How to write clear and maintainable code when dealing with tables?

How to write clear and maintainable code when dealing with tables? - vba

In my projects I often take advantage of tables and underlying ListObjects and ListColumns. I like them as they're easier to reference and update than bare Range objects. Yet I still haven't found a sane and maintainable way to handle multiple ListObjects consisting of many ListColumns and being referenced across all Worksheets in a project.
Let's say I have Worksheet (with (Name) property set to "WorksheetA") that contains table (called TableA) with few columns (called Column1, Column2, ..., Column10).
Now I want to reference one of the columns from the code of another Worksheet. I could do it as follows:
WorksheetA.ListObjects("TableA").ListColumns("Column7")
Now, it's a bad practice to use string directly, as it's difficult to maintain and prone to errors.
So what now?
I could create dedicated module to store my string as constants. For example, module called "Constants":
Public Const TABLE_A As String = "TableA"
Public Const COLUMN7 As String = "Column7"
Then my reference could be converted to:
WorksheetA.ListObjects(Constants.TABLE_A).ListColumns(Constants.COLUMN7)
However, this solution has some disadvantages:
Constants module would grow ridiculously fast with each table and column added.
Reference itself grows and becomes less readable.
All constants related to tables from across all workbooks are thrown into one giant pit.
I could store constants inside WorksheetA, and make them available through Public Functions like:
Private Const TABLE_A As String = "TableA"
Private Const COLUMN7 As String = "Column7"
Public Function GetTableAName() As String
GetTableAName = TABLE_A
End Function
Public Function GetTableA() As ListObject
Set GetTableA = WorksheetA.ListObjects(TABLE_A)
End Function
Public Function GetTableAColumn7() As ListColumn
Set GetTableAColumn7 = GetTableA().ListColumns(COLUMN7)
End Function
This solution actually solves all three problems mentioned above, yet it's still a bit "dirty" and time-consuming, as adding a new table introduces a requirement to create a function for each column.
Do you have better idea how to deal with this problem?
EDIT1 (for clarity): Let's assume that user must not change any names (neither table names nor column names). If user does so, it is he/she to blame.
EDIT2 (for clarity): I've used Column7 as column name only as an example. Let's assume that columns have more meaningful names.
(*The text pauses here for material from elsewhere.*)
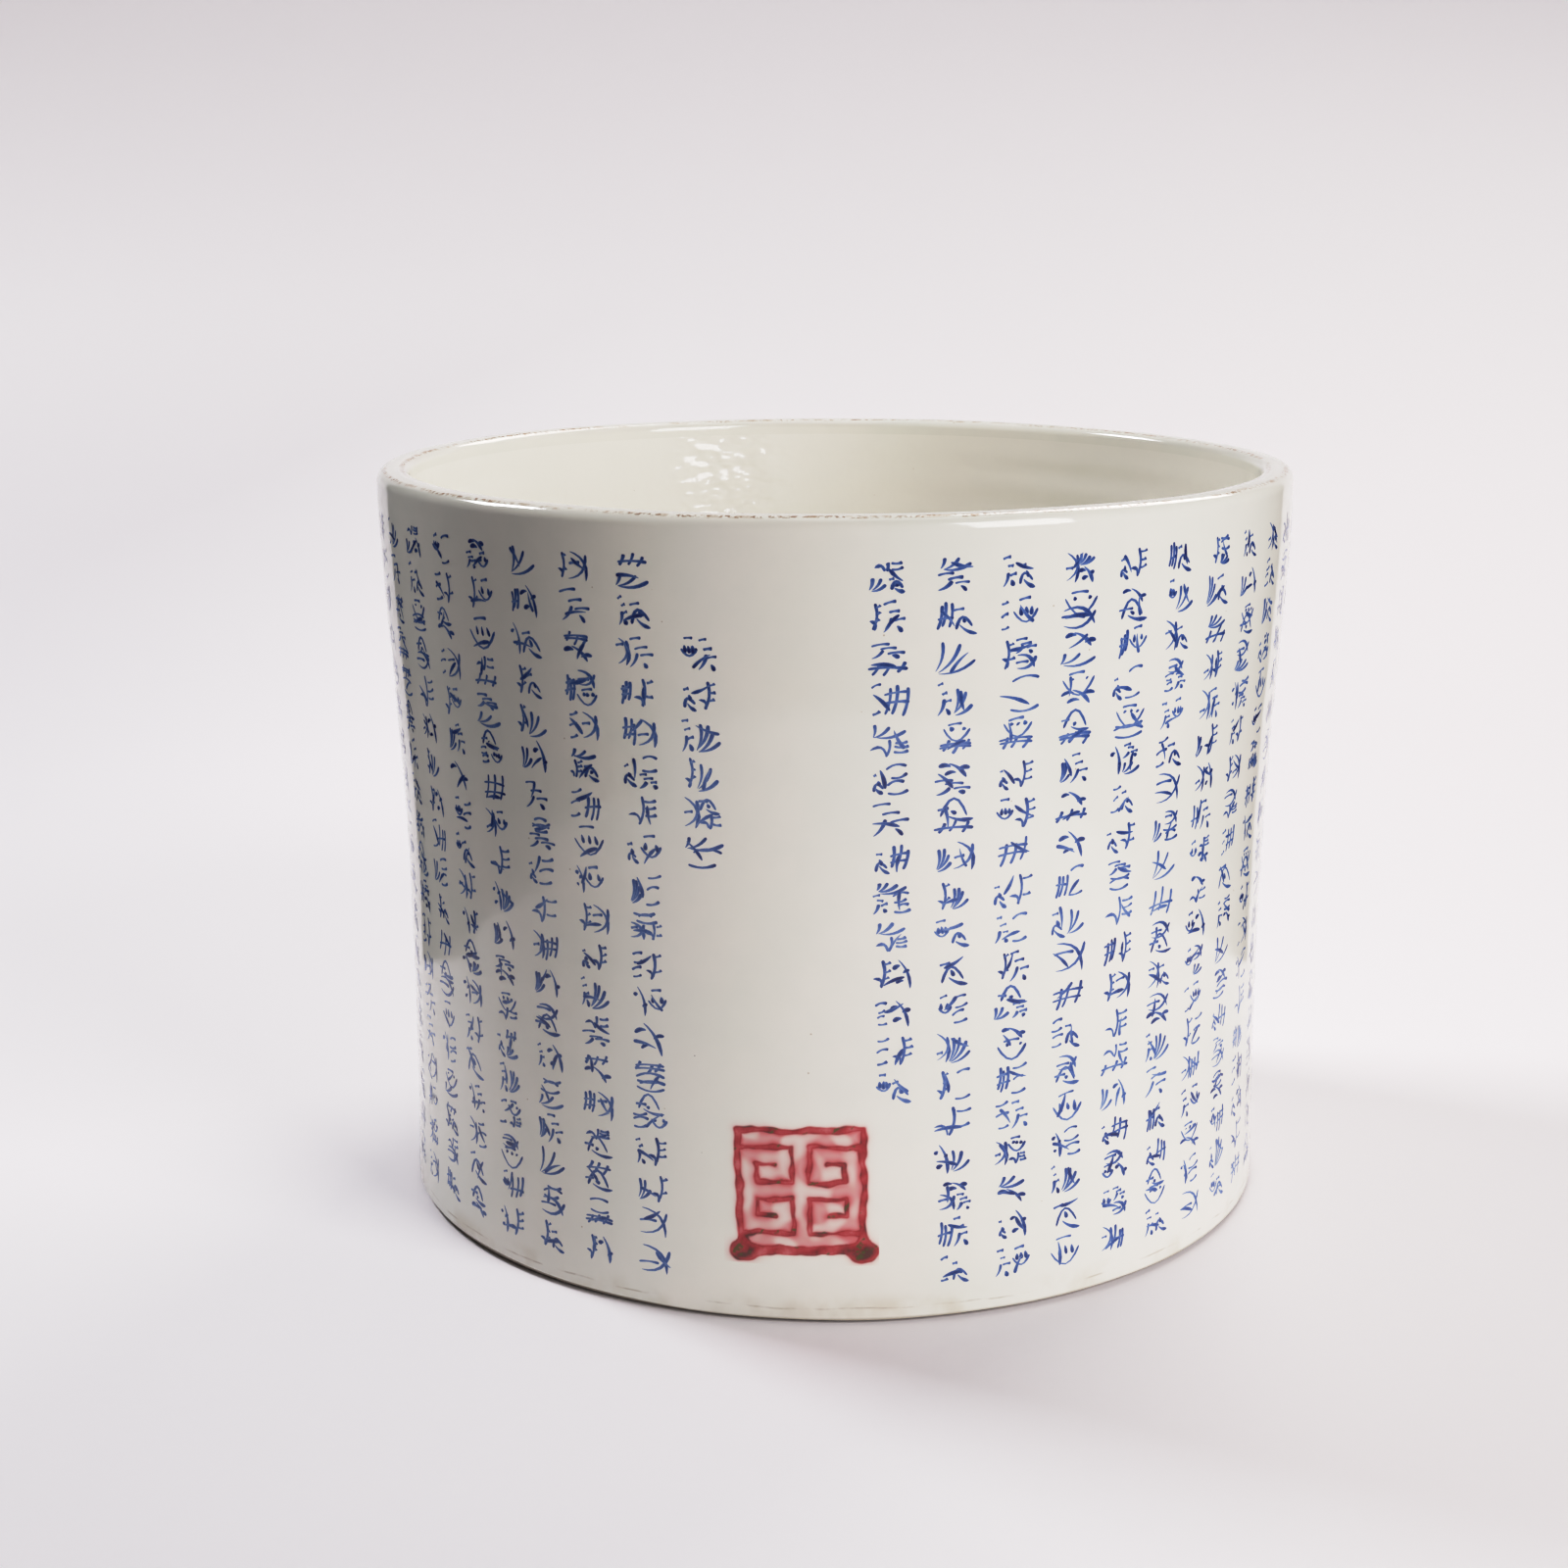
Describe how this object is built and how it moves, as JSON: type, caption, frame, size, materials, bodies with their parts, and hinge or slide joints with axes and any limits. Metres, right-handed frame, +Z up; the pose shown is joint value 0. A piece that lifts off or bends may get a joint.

Here's my two cents. I'm not an educated programmer, but I do get paid to do it, so I guess it makes me professional.
The first line of defense is that I create a class to model a table. I fill the class from the table and no other code even knows where the data lives. When I initialize, I'll run code like
clsEmployees.FillFromListObject wshEmployees.ListObjects(1)
Then in the class, the code looks like
vaData = lo.DataBodyRange.Value
...
clsEmployee.EeName = vaData(i,1)
clsEmployee.Ssn = vaData(i,2)
etc
Only one ListObject per worksheet. That's my rule and I never break it. Anyone with access to the worksheet could rearrange the columns and break my code. If I want to use Excel as a database, and sometimes I do, then that is the risk I take. If it's so critical that I can't take that risk, then I store my data in SQL Server, SQLite, or JET.
Instead of putting the range in an array, I could actually call out the ListColumns names. That way if someone rearranged the columns, my code will still work. But it introduces that they could rename the columns, so I'm just trading one risk for another. It would make the code more readable, so it may be the trade you want to make. I like the speed of filling from an array, so that's the trade I make.
If my project is sufficiently small or is supposed to work directly with ListObjects, then I follow the same rules as I do for any Strings.
I use Strings in code exactly once.
If I uses it more than once, I make a procedure-level constant
If I use it in more than one procedure, I try to pass it as an argument
If I can't pass it as an argument, I make a module-level constant
If the two procedures are in different modules, I first ask myself why two procedures are in different modules that use the same constant. Shouldn't related procedures be in the same module?
If the two procedures really belong in the different modules, then I try to pass it as an argument
If none of that works, then it truly is a global constant and I set up in my MGlobals module.
If MGlobals takes up more than about half a screen, I'm doing something wrong and I need to step back and think through what I'm trying to accomplish. And then I make a custom class.

Related

How should I created an SSRS template from a SQL table?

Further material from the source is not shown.